The other difference is that it may happen that you don't have enough linear inequalities to make the set defined by them bounded. In other words, the set might not be contained within a region of space that has finite dimensions. In this situation, I don't think the concept of a pyramid would make sense. At the very least, it would be very different, and the above procedure wouldn't work.
Edit: Here are the formulas for the general case. I'll simplify the formula a bit by going straight to $1-1/T$ rather than going through the step of calculating $T$. Assume your $n$-dimensional base is defined by several linear inequalities $a_1 x_1 + \dots a_n x_n \leq b$, and that the coordinates of the apex $(c_1,\dots,c_n,c_{n+1})$ satisfy each inequality $a_1 c_1 + \dots a_n c_n < b$. Now let a point $\hat{x} = (x_1,\dots,x_n,0)$ be given in the base (i.e, all the lax inequalities are satisfied by its coordinates). Now, for each inequality defining the base, calculate the quantity $$s = 1 - 1/t = \frac{b-a_1 x_1 - \dots - a_n x_n}{b - a_1 c_1 - \dots - a_n c_n},$$ and let the smallest of these numbers (which are all nonnegative) be $S = 1 - 1/T$. Then $x_{n+1} = Sc_{n+1}$. ($\hat{x} = \hat{c}$ is no longer an exceptional case.)

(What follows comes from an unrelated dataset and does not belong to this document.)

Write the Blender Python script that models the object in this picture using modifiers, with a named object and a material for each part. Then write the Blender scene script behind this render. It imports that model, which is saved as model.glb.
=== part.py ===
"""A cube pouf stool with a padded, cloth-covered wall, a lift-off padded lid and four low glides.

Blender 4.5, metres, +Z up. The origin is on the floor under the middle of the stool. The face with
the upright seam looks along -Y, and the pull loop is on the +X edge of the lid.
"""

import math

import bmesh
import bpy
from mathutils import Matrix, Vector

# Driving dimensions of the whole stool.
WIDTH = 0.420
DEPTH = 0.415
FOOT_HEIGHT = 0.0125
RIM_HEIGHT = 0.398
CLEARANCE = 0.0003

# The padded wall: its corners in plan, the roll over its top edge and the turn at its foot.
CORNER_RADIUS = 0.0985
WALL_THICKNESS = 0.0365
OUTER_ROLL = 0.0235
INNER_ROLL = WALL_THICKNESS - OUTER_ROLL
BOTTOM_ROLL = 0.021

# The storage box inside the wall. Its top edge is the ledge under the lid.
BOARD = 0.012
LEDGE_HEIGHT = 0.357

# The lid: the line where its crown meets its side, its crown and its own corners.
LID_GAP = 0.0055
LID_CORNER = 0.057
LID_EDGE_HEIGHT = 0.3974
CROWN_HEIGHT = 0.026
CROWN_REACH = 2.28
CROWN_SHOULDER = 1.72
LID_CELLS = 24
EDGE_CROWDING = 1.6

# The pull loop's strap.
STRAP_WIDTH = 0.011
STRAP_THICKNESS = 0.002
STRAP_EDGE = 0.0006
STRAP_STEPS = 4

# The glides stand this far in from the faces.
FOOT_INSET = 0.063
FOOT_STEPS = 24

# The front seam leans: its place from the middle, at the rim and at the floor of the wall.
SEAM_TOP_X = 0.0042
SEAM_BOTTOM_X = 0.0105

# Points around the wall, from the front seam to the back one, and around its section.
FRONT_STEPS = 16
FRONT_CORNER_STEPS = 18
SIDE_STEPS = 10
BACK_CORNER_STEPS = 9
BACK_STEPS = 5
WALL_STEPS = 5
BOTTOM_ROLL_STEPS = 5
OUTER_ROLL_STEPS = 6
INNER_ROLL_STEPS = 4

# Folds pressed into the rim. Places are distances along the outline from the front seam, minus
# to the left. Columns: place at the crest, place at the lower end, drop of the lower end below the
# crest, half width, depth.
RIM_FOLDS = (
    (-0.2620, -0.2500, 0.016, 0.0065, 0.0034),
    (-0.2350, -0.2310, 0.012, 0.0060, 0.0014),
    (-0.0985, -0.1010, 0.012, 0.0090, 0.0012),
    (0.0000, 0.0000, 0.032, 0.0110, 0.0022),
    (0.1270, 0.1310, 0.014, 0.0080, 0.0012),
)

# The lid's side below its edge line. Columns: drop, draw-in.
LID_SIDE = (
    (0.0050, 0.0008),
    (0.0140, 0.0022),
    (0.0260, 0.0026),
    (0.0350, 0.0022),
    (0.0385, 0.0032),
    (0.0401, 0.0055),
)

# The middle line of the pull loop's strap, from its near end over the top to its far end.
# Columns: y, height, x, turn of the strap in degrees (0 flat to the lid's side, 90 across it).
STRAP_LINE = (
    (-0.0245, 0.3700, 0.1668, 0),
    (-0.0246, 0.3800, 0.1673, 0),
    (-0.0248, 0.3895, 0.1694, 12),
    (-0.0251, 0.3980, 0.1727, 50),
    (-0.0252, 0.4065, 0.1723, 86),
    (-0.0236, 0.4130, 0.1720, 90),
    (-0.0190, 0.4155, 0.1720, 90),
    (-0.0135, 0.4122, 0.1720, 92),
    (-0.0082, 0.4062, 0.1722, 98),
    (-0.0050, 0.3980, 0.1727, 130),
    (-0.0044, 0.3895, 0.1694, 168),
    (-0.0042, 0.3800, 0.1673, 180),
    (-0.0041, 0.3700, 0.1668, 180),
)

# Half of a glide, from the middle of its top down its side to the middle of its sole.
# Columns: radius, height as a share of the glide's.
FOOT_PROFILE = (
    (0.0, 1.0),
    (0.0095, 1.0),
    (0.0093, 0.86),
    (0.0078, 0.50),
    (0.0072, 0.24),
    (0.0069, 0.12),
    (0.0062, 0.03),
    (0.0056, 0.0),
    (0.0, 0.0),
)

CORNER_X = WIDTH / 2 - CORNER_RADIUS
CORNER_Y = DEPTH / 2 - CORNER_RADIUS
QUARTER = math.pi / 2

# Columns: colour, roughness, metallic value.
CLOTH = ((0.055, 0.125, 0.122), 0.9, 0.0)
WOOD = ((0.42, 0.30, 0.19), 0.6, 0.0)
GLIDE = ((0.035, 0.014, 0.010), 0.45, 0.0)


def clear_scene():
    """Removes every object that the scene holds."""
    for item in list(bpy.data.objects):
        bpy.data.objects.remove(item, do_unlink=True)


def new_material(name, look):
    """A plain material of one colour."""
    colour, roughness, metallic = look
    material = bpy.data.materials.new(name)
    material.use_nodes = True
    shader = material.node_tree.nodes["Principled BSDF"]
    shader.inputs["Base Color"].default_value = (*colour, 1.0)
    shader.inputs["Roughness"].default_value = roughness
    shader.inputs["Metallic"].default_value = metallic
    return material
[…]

In the special case of a cube, the $2n$ values are $s = \frac{1 + x_i}{1 + c_i}$ and $s = \frac{1 - x_i}{1 - c_i}$ for $i = 1,\dots,n$, and $S$ is the minimum of these.

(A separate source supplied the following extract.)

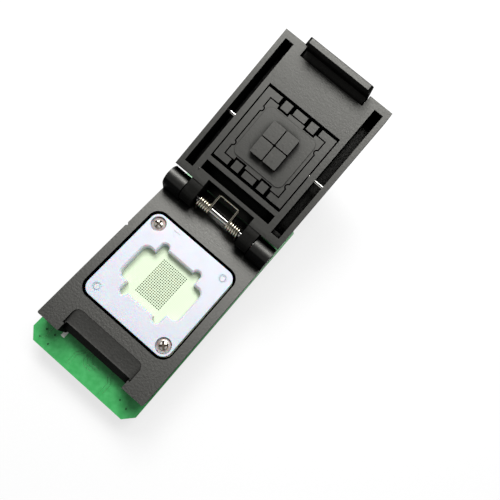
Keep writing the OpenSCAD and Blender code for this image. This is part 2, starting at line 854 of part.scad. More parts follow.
module pressure_plate() {
    color("dimgray")
    at_pusher()
    difference() {
        union() {
            linear_extrude(flange_z + flange_t) plate_face();
            translate([0, 0, flange_z + flange_t / 2])
                cube([2 * flange_x, 2 * flange_y, flange_t], center = true);
            round_plate(2 * plateau_x, 2 * plateau_y, 1.5, -plateau_h, plateau_h + eps);
            for (x = [-1, 1], y = [-1, 1])
                translate([x * (pad_w + pad_groove) / 4, y * (pad_l + pad_groove) / 4, 0])
                round_plate((pad_w - pad_groove) / 2, (pad_l - pad_groove) / 2, 0.25,
                    -pad_h, pad_h + eps);
        }
        for (x = [-1, 1], y = [-1, 1])
            translate([x * plate_spring_x, y * plate_spring_y, spring_seat_z])
            cylinder(h = pusher_t, d = plate_spring_d + 0.3);
    }
}

module plate_springs() {
    color("silver")
    at_pusher()
    for (x = [-1, 1], y = [-1, 1])
        translate([x * plate_spring_x, y * plate_spring_y, spring_seat_z + face_gap])
        coil_spring(pusher_pocket - spring_seat_z - 2 * face_gap, plate_spring_d,
            plate_spring_wire, plate_spring_turns);
}

// Side view of the latch: hook, boss round the pin and thumb lever
module latch_profile() {
    tip = -hook_h;
    under = tip + nose_h;
    inner = -hook_out + hook_top;
    nose = inner + nose_out;
    neck = -hook_out + neck_w;
    // Shoulder that rests on the wall of the lid's latch slot
    stop = -lid_far + latch_slot - 0.05;
    polygon([[-hook_out, tip + 0.3], [-hook_out + 0.3, tip], [inner, tip], [nose, under - 0.3], [nose, under],
        [neck, under + 0.05], [neck, 0.4], [stop, 0.9], [stop, 2.1],
        [-lever_in, 2.5], [-lever_in, lever_top],
        [-hook_out - lever_out, lever_top], [-hook_out - lever_out, lever_top - 1.2],
        [-hook_out, lever_top - 2.2]]);
    translate([-latch_axis_y, latch_axis_z]) circle(latch_boss_r);
}

module latch() {
    cut = 0.8;
    color("dimgray")
    at_lid()
    difference() {
        side_profile(latch_w) latch_profile();
        translate([-latch_w, -latch_axis_y, latch_axis_z])
            rotate([0, 90, 0]) cylinder(h = 2 * latch_w, d = latch_pin_d + 0.1);
        // Cut corners of the hook
        for (x = [-1, 1])
            translate([x * latch_w / 2, -hook_out, -hook_h])
            rotate([0, 45, 0])
            cube([cut, 8, cut], center = true);
        // The lever is narrower than the hook
        for (x = [-1, 1])
            translate([x * latch_w / 2, -hook_out - lever_out, lever_top])
            cube([6, 2 * lever_out, 8], center = true);
    }
}

module latch_pin() {
    length = 2 * (slot_in + 0.4);
    color("silver")
    at_lid()
    translate([-length / 2, -latch_axis_y, latch_axis_z])
    rotate([0, 90, 0])
    cylinder(h = length, d = latch_pin_d);
}

module latch_springs() {
    seat = lid_far - latch_slot - latch_spring_pocket;
    color("silver")
    at_lid()
    for (x = [-1, 1])
        translate([x * latch_spring_x, -seat - face_gap, latch_spring_z])
        rotate([90, 0, 0])
        coil_spring(lever_in - seat - 2 * face_gap, latch_spring_d, latch_spring_wire,
            latch_spring_turns);
}

circuit_board();
header_strip_left();
header_strip_right();
header_pins_left();
header_pins_right();
socket_base();
base_screws();
retainer_plate();
contact_pins();
contact_plate();
guide_frame();
frame_screws();
locating_pins();
hinge_pin();
hinge_spring();
lid();
pivot_pins();
pusher_frame();
pressure_plate();
plate_springs();
latch();
latch_pin();
latch_springs();
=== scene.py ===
# Clamshell test socket for memory chips, on its plug-in board, lying open as in the photograph.
import json
import math

import bmesh
import bpy
from mathutils import Matrix, Vector


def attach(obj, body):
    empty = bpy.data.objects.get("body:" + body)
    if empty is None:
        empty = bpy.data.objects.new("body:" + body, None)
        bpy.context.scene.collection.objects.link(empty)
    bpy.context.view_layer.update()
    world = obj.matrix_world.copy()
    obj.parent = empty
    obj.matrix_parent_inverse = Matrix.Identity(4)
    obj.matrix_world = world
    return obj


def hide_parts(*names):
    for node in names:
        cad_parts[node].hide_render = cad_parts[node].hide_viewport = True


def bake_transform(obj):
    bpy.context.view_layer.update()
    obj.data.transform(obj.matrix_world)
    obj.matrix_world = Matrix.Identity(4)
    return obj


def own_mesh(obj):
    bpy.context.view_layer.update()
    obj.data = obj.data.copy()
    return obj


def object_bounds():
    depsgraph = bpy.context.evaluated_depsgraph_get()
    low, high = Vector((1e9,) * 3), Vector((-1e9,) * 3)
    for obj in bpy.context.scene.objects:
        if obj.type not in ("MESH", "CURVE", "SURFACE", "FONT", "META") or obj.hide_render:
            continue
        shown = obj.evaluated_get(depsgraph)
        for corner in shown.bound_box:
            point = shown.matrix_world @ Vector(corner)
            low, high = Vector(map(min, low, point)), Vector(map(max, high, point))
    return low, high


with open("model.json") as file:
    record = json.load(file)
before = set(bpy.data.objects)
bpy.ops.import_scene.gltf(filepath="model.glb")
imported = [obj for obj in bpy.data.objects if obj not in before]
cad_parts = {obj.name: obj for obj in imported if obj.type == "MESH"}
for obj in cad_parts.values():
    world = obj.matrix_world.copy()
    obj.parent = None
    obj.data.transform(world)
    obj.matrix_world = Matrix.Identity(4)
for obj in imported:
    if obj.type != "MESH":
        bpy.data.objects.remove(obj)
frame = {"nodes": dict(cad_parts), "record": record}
nodes = frame["nodes"]
cad_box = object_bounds()
scene = bpy.context.scene
scene.view_settings.view_transform = "Standard"
MM = 0.001

# ---------------------------------------------------------------- camera
# A short lens straight above the hinge, tilted a little and turned by forty degrees.
camera_data = bpy.data.cameras.new("camera")
camera_data.lens = 32.22
camera_data.sensor_width = 36
camera_data.clip_start = 0.001
camera = bpy.data.objects.new("camera", camera_data)
scene.collection.objects.link(camera)
camera.location = (17.212 * MM, -13.719 * MM, 113.647 * MM)
camera.rotation_euler = [math.radians(angle) for angle in (14.763, -7.709, 39.981)]
scene.camera = camera


# ---------------------------------------------------------------- adapter board
# Printed circuit board under the socket: woven glass and epoxy, with copper traces under
# a green solder mask that was screened on and cured, so it is smooth and half glossy.
BOARD_TOP = 4.1 * MM


def linear(hex_colour):
    """Linear RGBA of an sRGB hex colour."""
    channels = [int(hex_colour[i:i + 2], 16) / 255 for i in (1, 3, 5)]
    return [c / 12.92 if c < 0.04045 else ((c + 0.055) / 1.055) ** 2.4 for c in channels] + [1]


def add(tree, kind, settings=None, **inputs):
    """A new node with its settings, input values and links; _6 stands for input number 6."""
    node = tree.nodes.new(kind)
    for key, value in (settings or {}).items():
        setattr(node, key, value)
    for key, value in inputs.items():
        socket = node.inputs[int(key[1:])] if key[0] == "_" else node.inputs[key.replace("_", " ")]
        if isinstance(value, bpy.types.NodeSocket):
            tree.links.new(value, socket)
        else:
            socket.default_value = value
    return node


def two_tone(tree, factor, dark, light, low=0.0, high=1.0):
    """Node that runs from one hex colour to the other between two levels of the factor."""
    ramp = add(tree, "ShaderNodeValToRGB", Fac=factor)
    for stop, level, colour in zip(ramp.color_ramp.elements, (low, high), (dark, light)):
        stop.position, stop.color = level, linear(colour)
    return ramp


def new_finish(name, **inputs):
    """Material with one shader, the shader's sockets set, and a socket of object coordinates."""
    material = bpy.data.materials.new(name)
    material.use_nodes = True
    tree = material.node_tree
    shader = tree.nodes["Principled BSDF"]
    for key, value in inputs.items():
        shader.inputs[key.replace("_", " ")].default_value = value
    place = add(tree, "ShaderNodeTexCoord").outputs["Object"]
    return material, tree, shader, place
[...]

Edit: Here is an illustration of the right triangle mentioned in the solution. Ray $a$ starts at $\hat{c}$ when $t = 0$, passes through $\hat{x}$ when $t = 1$, and meets the boundary of the base at $y$ when $t = T$. Hence the distance from $\hat{c}$ to $\hat{x}$ is $1/T$ times the distance from $\hat{c}$ to $y$. The points $c, \hat{c}, y$ form a right triangle, and the points $x, \hat{x}, y$ form a similar right triangle. The distance from $c$ to $\hat{c}$ is $c_{n+1}$ (provided $c_{n+1} > 0$), and the distance from $x$ to $\hat{x}$ is $x_{n+1}$. It follows that $x_{n+1}/c_{n+1} = 1 - 1/T$.